The scale of destruction in the Cerrado is vast, the report says, with the most severe case of known deforestation occurring within Condomínio Agrícola Estrondo in Bahía. Research appears to show that more than 15,000 hectares were cleared after the 2020 cut-off date.

One soya company allegedly cleared more than 1,180 hectares of vegetation in just one month.

The report said: “After years of failed efforts to nudge the soy companies to sever ties with suppliers engaged in deforestation, the time has come for major supermarkets to deliver on their promises, and deploy meaningful commercial consequences for non-compliance with their zero-deforestation pledges.”

The new findings from this investigation come seven months after Cargill was found to be buying soya and corn from a farm linked to deforestation in the Amazon, despite having pledged to clean up its global supply chains.

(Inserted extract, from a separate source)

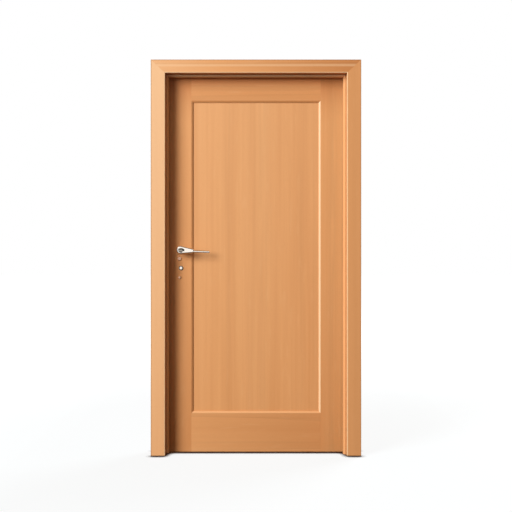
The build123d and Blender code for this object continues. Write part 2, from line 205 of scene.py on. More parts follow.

The Retail Soy Group (RSG) told the Guardian that the report raises “serious concerns” and that its members, which include UK supermarkets, “will be engaging the traders” to understand what actions will be taken.

“Mighty Earth’s report provides an additional reference point for understanding the progress companies are taking to transform their supply chains as part of new monitoring, reporting and verification systems that are being established through delivery partnerships in which companies made deforestation and land conversion commitments, like the UK Soy Manifesto and CGF Forest Positive Coalition,” said a RSG spokesperson.